#### Directive
Extract the lines that hold the string "between".

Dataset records
========================================

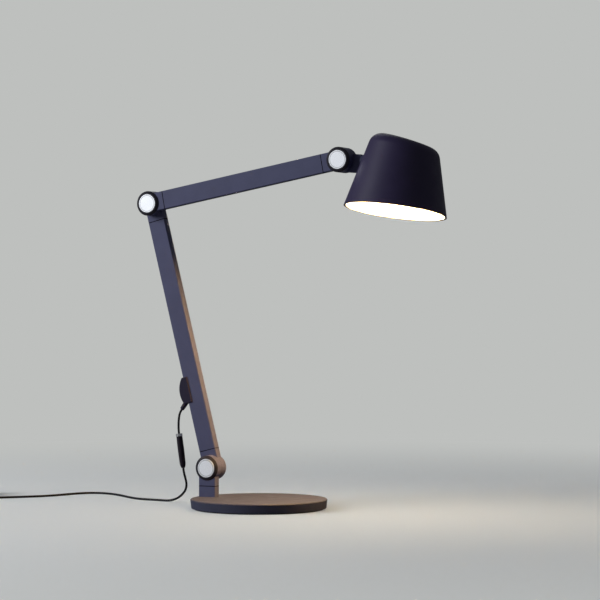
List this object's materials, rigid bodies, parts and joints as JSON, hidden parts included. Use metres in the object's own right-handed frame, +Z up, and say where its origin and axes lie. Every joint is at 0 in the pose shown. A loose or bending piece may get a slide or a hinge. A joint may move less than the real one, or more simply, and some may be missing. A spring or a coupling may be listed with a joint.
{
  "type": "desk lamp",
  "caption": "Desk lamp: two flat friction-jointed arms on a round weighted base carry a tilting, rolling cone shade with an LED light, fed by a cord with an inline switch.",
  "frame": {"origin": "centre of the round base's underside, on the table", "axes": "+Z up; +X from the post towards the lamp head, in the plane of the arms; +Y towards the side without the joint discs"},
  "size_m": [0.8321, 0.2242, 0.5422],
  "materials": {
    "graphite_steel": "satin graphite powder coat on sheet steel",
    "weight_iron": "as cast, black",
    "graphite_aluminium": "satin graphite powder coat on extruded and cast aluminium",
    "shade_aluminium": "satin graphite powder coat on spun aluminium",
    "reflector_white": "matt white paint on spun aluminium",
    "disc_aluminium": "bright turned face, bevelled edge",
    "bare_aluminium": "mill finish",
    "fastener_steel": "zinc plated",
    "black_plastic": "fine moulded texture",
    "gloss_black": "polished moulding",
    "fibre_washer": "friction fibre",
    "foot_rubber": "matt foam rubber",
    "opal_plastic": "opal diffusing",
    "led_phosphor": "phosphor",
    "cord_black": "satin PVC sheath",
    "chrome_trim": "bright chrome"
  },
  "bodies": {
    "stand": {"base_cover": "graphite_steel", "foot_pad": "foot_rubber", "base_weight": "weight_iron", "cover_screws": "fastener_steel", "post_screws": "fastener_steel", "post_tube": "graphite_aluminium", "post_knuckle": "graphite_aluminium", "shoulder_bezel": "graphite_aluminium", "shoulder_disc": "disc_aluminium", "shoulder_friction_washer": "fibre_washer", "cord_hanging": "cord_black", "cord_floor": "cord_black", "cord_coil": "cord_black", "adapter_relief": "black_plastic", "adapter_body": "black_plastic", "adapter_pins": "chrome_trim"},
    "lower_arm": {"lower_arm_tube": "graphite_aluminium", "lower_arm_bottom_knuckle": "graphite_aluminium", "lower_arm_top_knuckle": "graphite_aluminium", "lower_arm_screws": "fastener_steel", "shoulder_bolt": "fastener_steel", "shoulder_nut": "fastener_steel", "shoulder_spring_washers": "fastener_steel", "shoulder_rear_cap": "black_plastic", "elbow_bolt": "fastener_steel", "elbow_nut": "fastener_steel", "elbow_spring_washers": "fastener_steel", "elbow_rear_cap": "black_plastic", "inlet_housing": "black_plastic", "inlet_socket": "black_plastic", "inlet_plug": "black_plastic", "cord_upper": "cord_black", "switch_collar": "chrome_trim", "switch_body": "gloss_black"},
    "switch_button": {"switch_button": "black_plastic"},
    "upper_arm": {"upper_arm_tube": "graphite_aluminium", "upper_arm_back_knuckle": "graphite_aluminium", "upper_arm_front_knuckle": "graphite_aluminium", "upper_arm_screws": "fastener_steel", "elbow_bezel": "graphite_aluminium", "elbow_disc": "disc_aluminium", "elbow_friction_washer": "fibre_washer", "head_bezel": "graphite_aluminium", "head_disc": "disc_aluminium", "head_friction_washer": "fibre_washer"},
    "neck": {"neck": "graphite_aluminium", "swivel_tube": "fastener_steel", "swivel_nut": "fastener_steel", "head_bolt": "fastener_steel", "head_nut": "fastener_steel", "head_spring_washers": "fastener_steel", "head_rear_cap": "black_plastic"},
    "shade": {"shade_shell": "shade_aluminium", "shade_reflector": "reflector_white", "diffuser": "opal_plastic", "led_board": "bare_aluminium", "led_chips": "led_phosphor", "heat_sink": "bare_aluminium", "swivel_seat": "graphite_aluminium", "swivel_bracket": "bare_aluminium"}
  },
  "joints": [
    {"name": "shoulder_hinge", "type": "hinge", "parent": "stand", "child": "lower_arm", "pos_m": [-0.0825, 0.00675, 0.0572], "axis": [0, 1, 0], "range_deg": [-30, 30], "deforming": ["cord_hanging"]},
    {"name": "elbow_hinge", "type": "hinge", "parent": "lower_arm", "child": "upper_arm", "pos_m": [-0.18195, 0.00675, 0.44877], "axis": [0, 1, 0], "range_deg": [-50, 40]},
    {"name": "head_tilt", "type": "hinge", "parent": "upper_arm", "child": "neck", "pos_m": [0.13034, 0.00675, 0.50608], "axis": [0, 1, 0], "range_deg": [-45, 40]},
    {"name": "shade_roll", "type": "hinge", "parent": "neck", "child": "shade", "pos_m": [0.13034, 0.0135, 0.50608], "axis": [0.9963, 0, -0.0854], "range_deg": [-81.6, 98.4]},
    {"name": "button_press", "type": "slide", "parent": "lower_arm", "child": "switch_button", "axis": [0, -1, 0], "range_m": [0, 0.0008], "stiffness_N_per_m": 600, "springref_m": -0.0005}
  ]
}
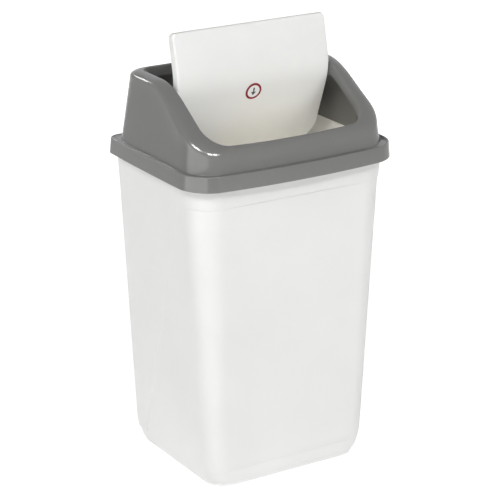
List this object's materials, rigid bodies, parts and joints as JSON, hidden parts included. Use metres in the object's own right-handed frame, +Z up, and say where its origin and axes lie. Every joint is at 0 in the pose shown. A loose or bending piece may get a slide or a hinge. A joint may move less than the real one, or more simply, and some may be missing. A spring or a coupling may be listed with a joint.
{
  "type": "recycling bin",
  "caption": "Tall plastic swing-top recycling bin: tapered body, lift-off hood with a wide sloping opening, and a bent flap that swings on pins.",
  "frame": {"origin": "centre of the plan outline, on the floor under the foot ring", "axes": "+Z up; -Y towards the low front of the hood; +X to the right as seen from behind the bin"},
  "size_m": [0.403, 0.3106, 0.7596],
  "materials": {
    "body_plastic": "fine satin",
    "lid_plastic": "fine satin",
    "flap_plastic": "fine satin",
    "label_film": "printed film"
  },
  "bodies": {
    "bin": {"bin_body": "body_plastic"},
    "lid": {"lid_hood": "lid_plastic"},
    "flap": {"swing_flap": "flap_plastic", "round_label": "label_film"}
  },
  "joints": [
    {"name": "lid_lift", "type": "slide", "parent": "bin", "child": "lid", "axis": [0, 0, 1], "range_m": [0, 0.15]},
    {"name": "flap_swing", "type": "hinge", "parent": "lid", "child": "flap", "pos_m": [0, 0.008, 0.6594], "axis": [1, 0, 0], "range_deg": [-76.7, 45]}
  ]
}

========================================

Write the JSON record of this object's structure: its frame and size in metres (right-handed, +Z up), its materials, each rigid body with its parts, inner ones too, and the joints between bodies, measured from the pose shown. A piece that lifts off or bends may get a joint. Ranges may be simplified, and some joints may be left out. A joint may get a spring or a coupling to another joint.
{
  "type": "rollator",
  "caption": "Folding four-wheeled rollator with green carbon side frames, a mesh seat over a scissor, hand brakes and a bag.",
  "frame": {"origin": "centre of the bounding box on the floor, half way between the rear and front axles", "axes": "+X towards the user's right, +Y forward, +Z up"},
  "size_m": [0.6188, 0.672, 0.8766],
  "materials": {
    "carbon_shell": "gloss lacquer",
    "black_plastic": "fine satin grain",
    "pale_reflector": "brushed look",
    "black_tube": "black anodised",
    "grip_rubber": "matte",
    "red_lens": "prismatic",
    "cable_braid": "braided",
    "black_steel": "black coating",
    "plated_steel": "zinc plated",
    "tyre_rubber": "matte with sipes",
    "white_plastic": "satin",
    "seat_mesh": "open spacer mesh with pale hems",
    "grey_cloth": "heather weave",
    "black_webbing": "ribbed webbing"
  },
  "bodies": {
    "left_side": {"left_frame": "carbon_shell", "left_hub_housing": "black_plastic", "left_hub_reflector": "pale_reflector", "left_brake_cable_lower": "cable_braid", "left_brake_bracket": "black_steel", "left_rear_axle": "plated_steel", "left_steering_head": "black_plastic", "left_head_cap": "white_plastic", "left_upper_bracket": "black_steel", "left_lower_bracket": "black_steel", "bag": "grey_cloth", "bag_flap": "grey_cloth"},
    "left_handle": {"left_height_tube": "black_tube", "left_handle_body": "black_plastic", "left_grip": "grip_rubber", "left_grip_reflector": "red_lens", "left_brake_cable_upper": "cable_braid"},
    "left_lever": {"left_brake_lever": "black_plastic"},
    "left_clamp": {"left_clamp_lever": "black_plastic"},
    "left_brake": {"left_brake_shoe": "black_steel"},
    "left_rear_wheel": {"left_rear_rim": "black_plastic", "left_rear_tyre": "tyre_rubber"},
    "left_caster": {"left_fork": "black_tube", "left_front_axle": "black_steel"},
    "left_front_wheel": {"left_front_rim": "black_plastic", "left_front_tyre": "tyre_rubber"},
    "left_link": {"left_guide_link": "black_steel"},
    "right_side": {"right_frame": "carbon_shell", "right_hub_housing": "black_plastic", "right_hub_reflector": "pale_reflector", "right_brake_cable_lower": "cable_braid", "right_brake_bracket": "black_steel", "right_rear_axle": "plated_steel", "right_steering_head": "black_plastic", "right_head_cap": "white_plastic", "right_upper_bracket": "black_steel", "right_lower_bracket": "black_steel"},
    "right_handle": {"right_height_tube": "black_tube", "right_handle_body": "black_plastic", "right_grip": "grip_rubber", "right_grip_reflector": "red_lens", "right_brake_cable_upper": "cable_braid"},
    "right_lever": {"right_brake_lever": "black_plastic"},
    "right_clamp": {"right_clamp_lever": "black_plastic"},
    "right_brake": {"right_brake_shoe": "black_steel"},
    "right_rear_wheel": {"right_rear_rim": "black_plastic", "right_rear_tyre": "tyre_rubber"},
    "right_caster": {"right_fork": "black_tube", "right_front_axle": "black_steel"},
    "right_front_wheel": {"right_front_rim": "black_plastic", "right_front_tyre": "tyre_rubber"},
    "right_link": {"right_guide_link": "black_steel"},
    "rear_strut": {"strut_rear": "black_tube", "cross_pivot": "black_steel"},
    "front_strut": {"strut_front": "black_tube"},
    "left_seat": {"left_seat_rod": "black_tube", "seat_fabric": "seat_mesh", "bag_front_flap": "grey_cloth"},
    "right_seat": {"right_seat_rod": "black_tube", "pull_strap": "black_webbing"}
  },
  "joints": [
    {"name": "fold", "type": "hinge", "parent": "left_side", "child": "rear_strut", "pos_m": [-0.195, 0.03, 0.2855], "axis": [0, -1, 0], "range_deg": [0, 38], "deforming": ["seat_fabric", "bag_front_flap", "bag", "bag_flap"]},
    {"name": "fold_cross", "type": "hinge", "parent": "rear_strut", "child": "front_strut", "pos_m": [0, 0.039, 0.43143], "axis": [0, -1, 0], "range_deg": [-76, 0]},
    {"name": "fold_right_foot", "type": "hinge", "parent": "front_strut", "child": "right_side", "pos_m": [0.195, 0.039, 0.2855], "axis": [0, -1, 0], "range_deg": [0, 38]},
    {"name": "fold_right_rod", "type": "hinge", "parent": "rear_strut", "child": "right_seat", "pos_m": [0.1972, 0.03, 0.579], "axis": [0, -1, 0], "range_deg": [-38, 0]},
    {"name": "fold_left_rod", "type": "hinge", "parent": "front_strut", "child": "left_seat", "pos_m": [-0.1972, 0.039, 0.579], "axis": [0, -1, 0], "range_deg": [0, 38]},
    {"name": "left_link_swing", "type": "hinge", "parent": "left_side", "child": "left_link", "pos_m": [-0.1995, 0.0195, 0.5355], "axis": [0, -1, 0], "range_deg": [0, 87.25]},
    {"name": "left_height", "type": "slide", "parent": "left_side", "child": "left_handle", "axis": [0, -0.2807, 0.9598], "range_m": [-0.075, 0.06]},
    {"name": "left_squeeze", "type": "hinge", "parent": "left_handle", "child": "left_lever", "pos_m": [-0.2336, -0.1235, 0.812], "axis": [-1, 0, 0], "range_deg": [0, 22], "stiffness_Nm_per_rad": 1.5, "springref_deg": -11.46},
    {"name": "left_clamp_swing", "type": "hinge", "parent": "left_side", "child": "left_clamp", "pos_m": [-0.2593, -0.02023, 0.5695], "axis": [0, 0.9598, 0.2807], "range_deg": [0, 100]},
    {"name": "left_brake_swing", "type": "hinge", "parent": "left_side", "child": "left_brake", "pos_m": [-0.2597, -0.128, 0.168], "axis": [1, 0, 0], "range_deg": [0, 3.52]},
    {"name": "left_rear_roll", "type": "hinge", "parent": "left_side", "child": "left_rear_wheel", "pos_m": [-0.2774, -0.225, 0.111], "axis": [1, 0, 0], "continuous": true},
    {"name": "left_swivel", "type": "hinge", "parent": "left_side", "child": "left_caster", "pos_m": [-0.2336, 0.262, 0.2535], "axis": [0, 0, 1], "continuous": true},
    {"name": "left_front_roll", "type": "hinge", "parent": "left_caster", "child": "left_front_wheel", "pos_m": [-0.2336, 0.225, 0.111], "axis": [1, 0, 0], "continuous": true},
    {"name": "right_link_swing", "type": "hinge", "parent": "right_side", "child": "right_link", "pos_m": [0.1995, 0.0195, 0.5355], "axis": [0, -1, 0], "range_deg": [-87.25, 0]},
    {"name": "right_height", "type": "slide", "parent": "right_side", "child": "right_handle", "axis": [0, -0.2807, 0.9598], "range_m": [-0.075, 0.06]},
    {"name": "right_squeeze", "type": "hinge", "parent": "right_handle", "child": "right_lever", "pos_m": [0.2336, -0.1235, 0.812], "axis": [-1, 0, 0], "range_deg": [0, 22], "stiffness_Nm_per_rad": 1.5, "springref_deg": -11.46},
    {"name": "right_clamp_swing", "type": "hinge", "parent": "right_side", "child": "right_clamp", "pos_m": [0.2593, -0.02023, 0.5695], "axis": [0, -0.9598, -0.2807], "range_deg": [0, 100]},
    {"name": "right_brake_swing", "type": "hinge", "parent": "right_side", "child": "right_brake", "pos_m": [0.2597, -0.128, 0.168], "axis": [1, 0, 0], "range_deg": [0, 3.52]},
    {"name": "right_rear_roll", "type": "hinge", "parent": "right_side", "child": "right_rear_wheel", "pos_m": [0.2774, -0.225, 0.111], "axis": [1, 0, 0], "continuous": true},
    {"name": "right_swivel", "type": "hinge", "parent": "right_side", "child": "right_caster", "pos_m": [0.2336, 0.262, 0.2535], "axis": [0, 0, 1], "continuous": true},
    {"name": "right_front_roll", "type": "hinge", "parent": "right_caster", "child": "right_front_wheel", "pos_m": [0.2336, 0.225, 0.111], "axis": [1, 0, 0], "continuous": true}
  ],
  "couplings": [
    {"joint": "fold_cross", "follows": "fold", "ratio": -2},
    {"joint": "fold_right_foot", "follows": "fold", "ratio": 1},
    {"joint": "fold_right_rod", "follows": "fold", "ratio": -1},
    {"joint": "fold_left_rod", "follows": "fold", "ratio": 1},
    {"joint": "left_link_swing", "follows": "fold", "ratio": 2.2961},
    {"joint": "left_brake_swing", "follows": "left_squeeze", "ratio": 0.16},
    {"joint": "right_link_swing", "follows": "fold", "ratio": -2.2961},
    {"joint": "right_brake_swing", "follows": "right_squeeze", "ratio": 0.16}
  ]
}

========================================

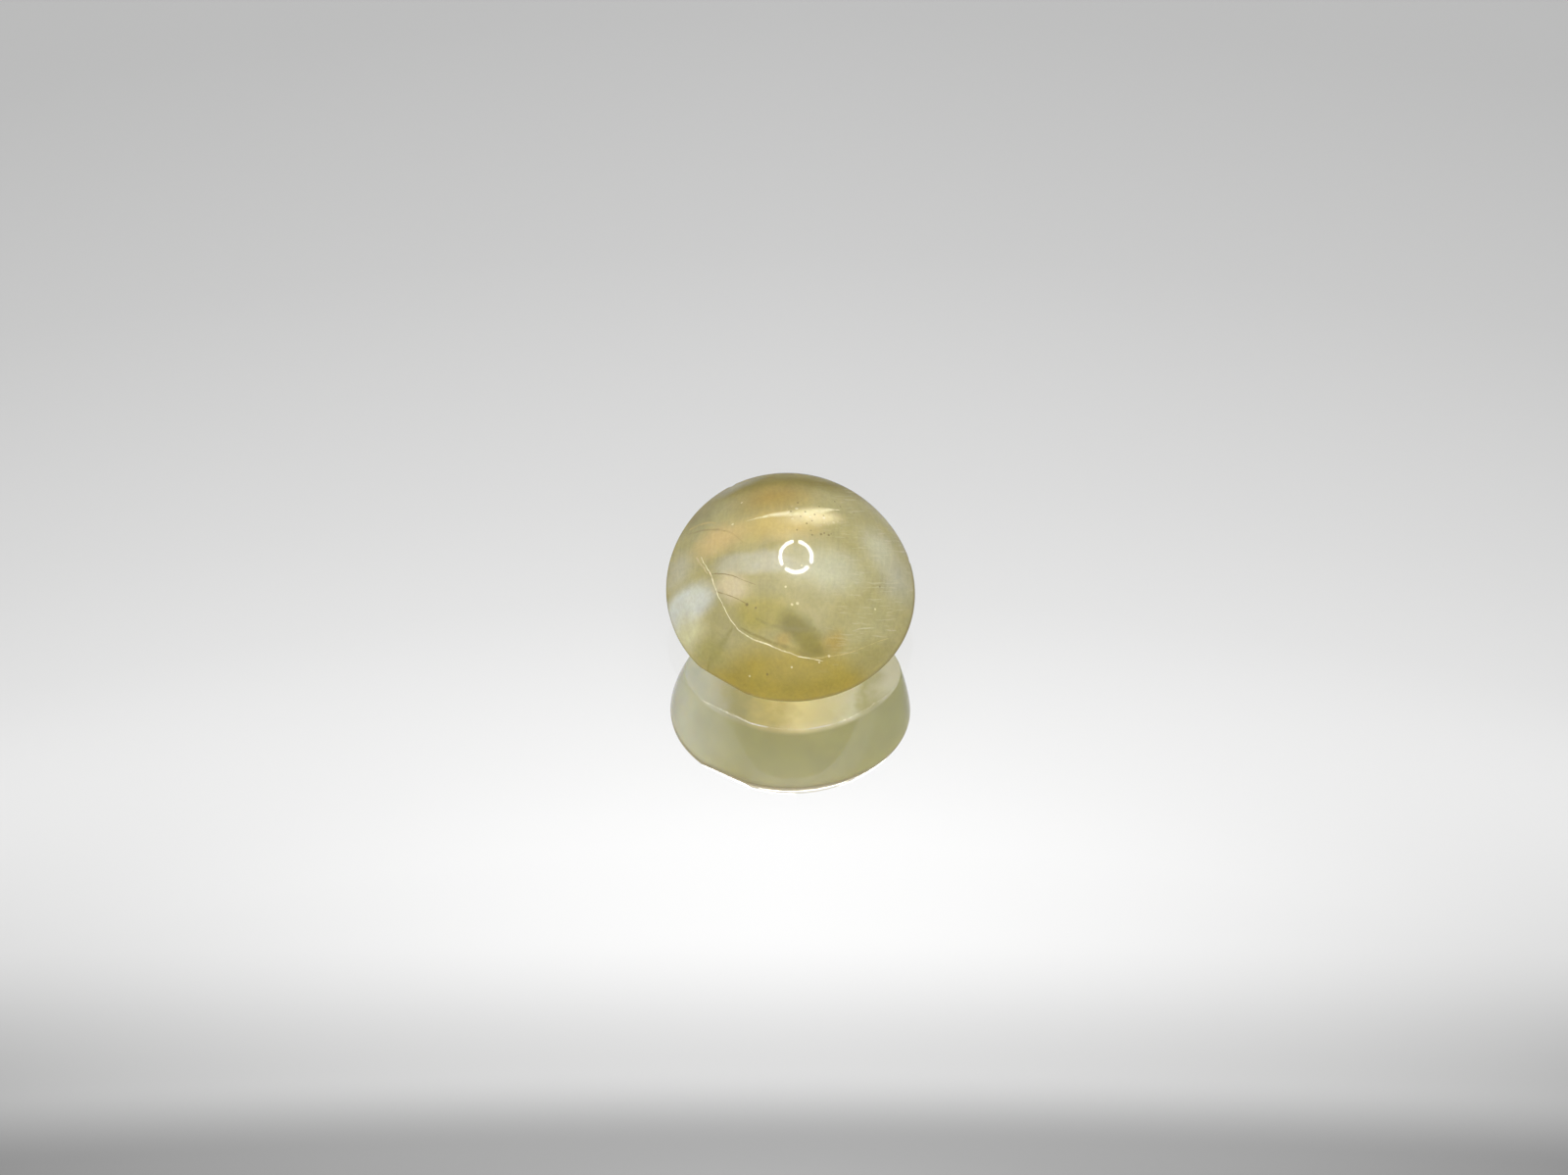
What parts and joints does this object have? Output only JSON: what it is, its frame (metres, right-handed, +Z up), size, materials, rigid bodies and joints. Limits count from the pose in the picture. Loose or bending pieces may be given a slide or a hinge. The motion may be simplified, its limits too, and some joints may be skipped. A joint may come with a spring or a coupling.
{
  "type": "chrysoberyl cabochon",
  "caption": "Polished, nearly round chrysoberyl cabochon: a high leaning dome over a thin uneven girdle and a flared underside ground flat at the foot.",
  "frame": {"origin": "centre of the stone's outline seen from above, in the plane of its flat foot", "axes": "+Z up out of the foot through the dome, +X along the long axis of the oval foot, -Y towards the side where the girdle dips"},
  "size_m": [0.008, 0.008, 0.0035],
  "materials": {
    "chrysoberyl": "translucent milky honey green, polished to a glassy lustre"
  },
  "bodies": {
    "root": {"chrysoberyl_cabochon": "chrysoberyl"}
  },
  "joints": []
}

========================================

#### Answer to this task
Write the JSON record of this object's structure: its frame and size in metres (right-handed, +Z up), its materials, each rigid body with its parts, inner ones too, and the joints between bodies, measured from the pose shown. A piece that lifts off or bends may get a joint. Ranges may be simplified, and some joints may be left out. A joint may get a spring or a coupling to another joint.
  "frame": {"origin": "centre of the bounding box on the floor, half way between the rear and front axles", "axes": "+X towards the user's right, +Y forward, +Z up"},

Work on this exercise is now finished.